Nestled against a sheer limestone cliff in Phang Nga Bay, Ko Panyi defies classification. It has no land to speak of, but thrives anyway – complete with a mosque, a school, shops, a football pitch that floats (yes, really), and a population that has turned constraint into creativity. In this blend of cultural reportage, travel writing, and narrative history, the village becomes a lens through which to examine everything from colonial legacies and climate resilience to architectural absurdity and the politics of not fitting in.
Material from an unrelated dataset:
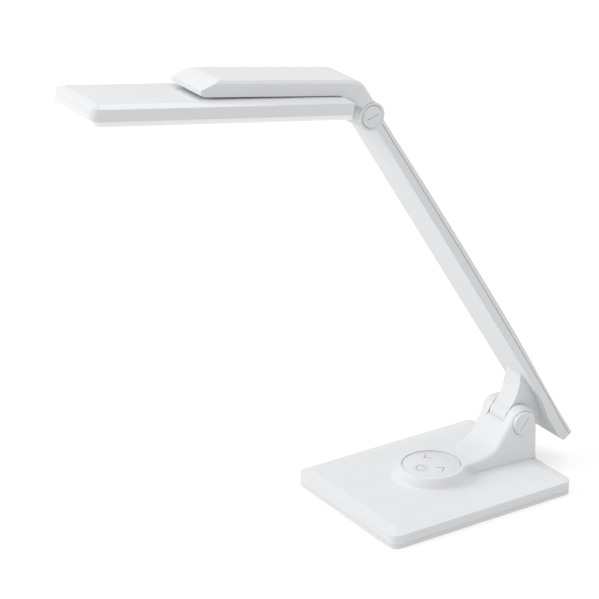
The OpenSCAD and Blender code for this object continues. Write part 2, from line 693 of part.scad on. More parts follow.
module head_housing() color([0.93, 0.94, 0.94]) in_panel() difference() {
    bevel_block(panel_w, panel_l, panel_corner, side_z0, side_z1, panel_top, panel_bev_in);
    bevel_block(panel_w - 2 * wall, panel_l - 2 * wall, panel_corner - wall, side_z0 - 1, side_z1 - wall, panel_top - wall,
        panel_bev_in - wall);
    translate([0, -swivel_d - panel_mid, 0]) cylinder(40, spin_r, spin_r);
}

module head_frame() color([0.95, 0.95, 0.95]) in_panel() difference() {
    union() {
        slab(panel_w - 2 * rim_in, panel_l - 2 * rim_in, panel_corner - 1, rim_z0, side_z0);
        slab(panel_w - 2 * wall - 0.2, panel_l - 2 * wall - 0.2, panel_corner - wall, side_z0 - 0.01, side_z0 + 1.6);
    }
    slab(panel_w - 2 * rim_in - 4, panel_l - 2 * rim_in - 4, panel_corner - 2, rim_z0 - 1, rim_z0 + 2);
    slab(panel_w - 2 * rim_in - 7, panel_l - 2 * rim_in - 7, panel_corner - 2, rim_z0 - 1, side_z0 + 4);
}

module diffuser() color([0.97, 0.97, 0.95]) in_panel()
    slab(panel_w - 2 * rim_in - 4.1, panel_l - 2 * rim_in - 4.1, panel_corner - 2, rim_z0 + 0.3, rim_z0 + 2);

module reflector_tray() color([0.98, 0.98, 0.98]) in_panel() difference() {
    slab(panel_w - 2 * rim_in - 7.2, panel_l - 2 * rim_in - 7.2, 2.8, rim_z0 + 2.1, side_z0 + 3.2);
    slab(panel_w - 2 * rim_in - 9.2, panel_l - 2 * rim_in - 9.2, 2, rim_z0 + 1, side_z0 + 2.4);
    at_chips() cube([3.6, 3.6, 40], center = true);
    for (y = [-board_y, board_y]) translate([0, y, 0]) cylinder(40, 2.6, 2.6);
}

board_z = side_z0 + 3.3;

module led_board() color([0.75, 0.76, 0.78]) in_panel() difference() {
    slab(panel_w - 17.2, panel_l - 17.3, 3, board_z, board_z + 1.2);
    for (y = [-board_y, board_y]) translate([0, y, 0]) cylinder(40, 1.3, 1.3);
    translate([0, -swivel_d - panel_mid, 0]) cylinder(40, 11.5, 11.5);
}

module led_chips() color([0.98, 0.9, 0.5]) in_panel() at_chips() translate([0, 0, board_z - 0.4])
    cube([3, 3, 0.8], center = true);

module board_screws() color([0.6, 0.6, 0.62]) in_panel() for (y = [-board_y, board_y]) translate([0, y, 0]) {
    translate([0, 0, board_z - 0.9]) cylinder(0.9, 2.3, 2.3);
    translate([0, 0, board_z - 0.1]) cylinder(panel_top - wall - board_z, 1.2, 1.2);
}

module swivel_spindle() color([0.7, 0.7, 0.72]) in_head() translate([0, -swivel_d, 0]) difference() {
    union() {
        translate([0, 0, panel_top - wall - 2]) cylinder(2, 11, 11);
        translate([0, 0, panel_top - wall - 1]) cylinder(28 - panel_top, spin_r, spin_r);
    }
    translate([0, 0, -1]) cylinder(60, 2.4, 2.4);
}

module swivel_washer() color([0.3, 0.3, 0.3]) in_head() translate([0, -swivel_d, panel_top]) difference() {
    cylinder(16.9 - panel_top, 12.5, 12.5);
    translate([0, 0, -1]) cylinder(3, spin_r, spin_r);
}

module swivel_nut() color([0.7, 0.7, 0.72]) in_head() translate([0, -swivel_d, 22.25]) difference() {
    cylinder(2.6, 8, 8, $fn = 6);
    translate([0, 0, -1]) cylinder(5, spin_r, spin_r);
}

rubber_pad();
base_tray();
base_screws();
ballast_plate();
base_cover();
dc_inlet();
tower_housing();
tower_screws();
touch_gasket();
touch_disc();
control_board();
lower_bolt();
lower_nut();
lower_caps();
arm_knuckle();
arm_front_shell();
arm_rear_cover();
arm_stiffener();
arm_screws();
arm_lead();
lower_washers();
upper_bolt();
upper_nut();
upper_caps();
bracket_body();
bracket_cover();
bracket_screws();
upper_washers();
swivel_bush();
head_housing();
head_frame();
diffuser();
reflector_tray();
led_board();
led_chips();
board_screws();
swivel_spindle();
swivel_washer();
swivel_nut();
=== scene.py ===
"""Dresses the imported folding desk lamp: finishes, softened edges, moulded shells and touch marks."""

import json
import math

import bmesh
import bpy
from mathutils import Matrix, Vector
from mathutils.geometry import delaunay_2d_cdt


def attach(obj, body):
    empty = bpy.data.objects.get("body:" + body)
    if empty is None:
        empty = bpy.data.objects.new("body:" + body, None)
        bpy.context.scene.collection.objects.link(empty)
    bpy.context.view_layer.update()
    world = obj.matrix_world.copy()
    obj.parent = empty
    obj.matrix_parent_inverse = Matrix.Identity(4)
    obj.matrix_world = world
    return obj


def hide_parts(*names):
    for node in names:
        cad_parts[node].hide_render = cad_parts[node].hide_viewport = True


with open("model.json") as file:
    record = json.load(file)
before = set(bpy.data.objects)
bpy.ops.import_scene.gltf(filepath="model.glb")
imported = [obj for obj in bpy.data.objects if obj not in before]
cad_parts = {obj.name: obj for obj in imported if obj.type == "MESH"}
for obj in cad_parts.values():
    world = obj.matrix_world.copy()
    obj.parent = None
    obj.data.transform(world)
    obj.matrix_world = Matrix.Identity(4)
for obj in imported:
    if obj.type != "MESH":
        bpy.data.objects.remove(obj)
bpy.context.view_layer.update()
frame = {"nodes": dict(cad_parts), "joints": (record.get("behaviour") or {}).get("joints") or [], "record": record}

# ---- camera, fitted to the photograph -------------------------------------

CAMERA_AT = Vector((1.58614, -1.17899, 1.02545))
CAMERA_LOOKS_AT = Vector((-0.20303, 0.0, 0.09729))
LENS_MM = 160.59
SENSOR_MM = 36
FAR_CLIP = 30


def make_camera():
    """The scene's camera, aimed from the photograph's point of view."""
    data = bpy.data.cameras.new("camera")
    data.lens = LENS_MM
    data.sensor_width = SENSOR_MM
    data.clip_end = FAR_CLIP
    camera = bpy.data.objects.new("camera", data)
    bpy.context.scene.collection.objects.link(camera)
    camera.location = CAMERA_AT
    camera.rotation_mode = "QUATERNION"
    camera.rotation_quaternion = (CAMERA_LOOKS_AT - CAMERA_AT).to_track_quat("-Z", "Y")
    bpy.context.scene.camera = camera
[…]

From the mythic origins of the Javanese Muslim settlers who founded it, to the modern challenges of tourism, rising seas, and TikTok fame, The Floating Paradox charts Ko Panyi’s evolution with cinematic detail and biting insight. Along the way, you’ll meet barefoot football prodigies, aging fishermen with apocalyptic storm stories, and a local cat named Diesel who may or may not run the entire village.
Part travelogue, part elegy, and part anthropological love letter, Ko Panyi: The Floating Paradox will change how you think about islands, about home, and about what it means to keep floating when the world insists you should sink.
Perfect for readers of Bill Bryson, Ryszard Kapuściński, or anyone who enjoys laughing through the slow realization that their assumptions were completely wrong.
If you think an island needs land, think again.